Job
Every line holding the string "that" should be gathered.

Data

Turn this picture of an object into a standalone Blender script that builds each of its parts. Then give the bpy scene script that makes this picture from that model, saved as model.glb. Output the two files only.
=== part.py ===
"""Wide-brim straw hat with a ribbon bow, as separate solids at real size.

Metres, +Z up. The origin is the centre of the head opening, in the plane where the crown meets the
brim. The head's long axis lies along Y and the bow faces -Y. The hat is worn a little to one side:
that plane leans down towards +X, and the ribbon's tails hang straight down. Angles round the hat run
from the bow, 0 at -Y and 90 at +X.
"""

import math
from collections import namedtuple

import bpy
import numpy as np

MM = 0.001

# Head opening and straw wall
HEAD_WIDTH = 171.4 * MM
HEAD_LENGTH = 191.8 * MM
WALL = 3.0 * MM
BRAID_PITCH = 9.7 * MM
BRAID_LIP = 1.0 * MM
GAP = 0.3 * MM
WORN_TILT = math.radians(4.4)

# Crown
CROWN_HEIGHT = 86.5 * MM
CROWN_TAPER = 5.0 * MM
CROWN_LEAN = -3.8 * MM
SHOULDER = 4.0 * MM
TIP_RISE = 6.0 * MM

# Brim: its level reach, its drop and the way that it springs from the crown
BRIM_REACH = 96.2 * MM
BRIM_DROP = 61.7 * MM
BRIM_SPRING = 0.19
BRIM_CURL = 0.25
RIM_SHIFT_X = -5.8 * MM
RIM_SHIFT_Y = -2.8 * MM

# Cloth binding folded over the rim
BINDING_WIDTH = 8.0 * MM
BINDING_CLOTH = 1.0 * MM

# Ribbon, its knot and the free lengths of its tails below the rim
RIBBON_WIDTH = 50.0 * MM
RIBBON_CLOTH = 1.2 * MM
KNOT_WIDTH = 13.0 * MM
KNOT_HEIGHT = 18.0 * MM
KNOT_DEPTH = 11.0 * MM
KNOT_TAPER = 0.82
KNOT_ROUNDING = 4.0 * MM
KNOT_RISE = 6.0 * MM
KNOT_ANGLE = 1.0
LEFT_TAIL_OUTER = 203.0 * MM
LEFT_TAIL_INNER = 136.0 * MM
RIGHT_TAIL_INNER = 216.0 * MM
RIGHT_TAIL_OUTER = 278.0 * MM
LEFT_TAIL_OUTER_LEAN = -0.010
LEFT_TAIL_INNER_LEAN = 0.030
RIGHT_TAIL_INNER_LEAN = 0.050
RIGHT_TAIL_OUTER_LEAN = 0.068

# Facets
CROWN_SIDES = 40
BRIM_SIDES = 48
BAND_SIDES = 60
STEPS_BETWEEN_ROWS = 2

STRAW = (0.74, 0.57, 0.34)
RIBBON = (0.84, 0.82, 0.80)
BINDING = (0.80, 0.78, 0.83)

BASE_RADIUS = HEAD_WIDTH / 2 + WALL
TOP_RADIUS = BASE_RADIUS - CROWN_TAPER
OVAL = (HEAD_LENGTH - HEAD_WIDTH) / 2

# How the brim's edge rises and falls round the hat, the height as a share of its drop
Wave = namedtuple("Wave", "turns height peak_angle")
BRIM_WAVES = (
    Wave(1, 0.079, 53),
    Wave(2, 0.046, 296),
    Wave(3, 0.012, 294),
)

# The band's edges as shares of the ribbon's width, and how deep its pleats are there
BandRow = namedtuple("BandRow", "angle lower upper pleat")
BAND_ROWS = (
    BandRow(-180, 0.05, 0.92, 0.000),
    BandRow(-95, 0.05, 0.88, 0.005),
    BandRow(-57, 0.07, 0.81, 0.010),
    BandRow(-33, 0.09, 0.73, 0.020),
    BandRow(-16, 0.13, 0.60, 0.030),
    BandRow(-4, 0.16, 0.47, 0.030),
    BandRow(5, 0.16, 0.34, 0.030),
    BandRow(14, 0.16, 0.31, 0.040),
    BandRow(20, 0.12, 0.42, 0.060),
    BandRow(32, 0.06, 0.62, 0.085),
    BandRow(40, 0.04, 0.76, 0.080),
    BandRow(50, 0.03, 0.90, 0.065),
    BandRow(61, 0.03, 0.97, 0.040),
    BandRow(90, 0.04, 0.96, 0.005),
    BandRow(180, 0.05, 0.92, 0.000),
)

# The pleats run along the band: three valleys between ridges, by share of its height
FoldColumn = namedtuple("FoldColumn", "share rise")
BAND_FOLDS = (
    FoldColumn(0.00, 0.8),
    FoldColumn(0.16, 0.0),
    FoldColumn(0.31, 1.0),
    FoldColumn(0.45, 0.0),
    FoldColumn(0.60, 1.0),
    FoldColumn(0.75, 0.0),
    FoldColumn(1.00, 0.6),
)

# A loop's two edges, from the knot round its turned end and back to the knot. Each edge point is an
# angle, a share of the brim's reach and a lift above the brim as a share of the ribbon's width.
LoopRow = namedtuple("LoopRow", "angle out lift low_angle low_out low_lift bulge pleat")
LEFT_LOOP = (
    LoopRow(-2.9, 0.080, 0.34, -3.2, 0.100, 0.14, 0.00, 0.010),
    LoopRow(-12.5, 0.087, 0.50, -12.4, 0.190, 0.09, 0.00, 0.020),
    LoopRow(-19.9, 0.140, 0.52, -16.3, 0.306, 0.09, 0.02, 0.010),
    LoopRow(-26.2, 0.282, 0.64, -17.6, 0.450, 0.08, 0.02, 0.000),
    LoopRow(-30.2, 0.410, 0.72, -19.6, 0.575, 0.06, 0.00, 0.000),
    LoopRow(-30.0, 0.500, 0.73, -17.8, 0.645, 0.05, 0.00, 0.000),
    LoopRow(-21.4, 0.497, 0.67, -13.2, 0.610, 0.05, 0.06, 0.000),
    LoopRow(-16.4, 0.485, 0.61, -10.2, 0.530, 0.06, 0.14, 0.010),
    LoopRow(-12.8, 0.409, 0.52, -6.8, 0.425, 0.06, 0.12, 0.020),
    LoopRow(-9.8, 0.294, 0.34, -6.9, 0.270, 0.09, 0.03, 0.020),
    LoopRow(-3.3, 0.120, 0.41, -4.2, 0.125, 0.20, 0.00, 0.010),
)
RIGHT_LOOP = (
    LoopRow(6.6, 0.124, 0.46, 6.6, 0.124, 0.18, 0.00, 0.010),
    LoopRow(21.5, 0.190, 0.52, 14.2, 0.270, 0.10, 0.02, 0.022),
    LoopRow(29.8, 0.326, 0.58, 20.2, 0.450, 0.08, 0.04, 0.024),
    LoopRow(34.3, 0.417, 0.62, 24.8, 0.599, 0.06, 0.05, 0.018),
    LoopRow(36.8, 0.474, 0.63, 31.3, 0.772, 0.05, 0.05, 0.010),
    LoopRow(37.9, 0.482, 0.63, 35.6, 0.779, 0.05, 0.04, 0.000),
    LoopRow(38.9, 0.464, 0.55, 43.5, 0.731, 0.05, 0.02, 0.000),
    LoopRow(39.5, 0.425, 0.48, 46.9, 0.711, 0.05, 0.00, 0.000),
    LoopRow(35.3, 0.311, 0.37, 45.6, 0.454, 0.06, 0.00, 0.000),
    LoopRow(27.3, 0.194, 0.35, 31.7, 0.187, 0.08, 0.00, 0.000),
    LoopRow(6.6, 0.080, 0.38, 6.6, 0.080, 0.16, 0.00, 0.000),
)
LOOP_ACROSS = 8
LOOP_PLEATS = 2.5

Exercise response
Turn this picture of an object into a standalone Blender script that builds each of its parts. Then give the bpy scene script that makes this picture from that model, saved as model.glb. Output the two files only.
that plane leans down towards +X, and the ribbon's tails hang straight down. Angles round the hat run
# Brim: its level reach, its drop and the way that it springs from the crown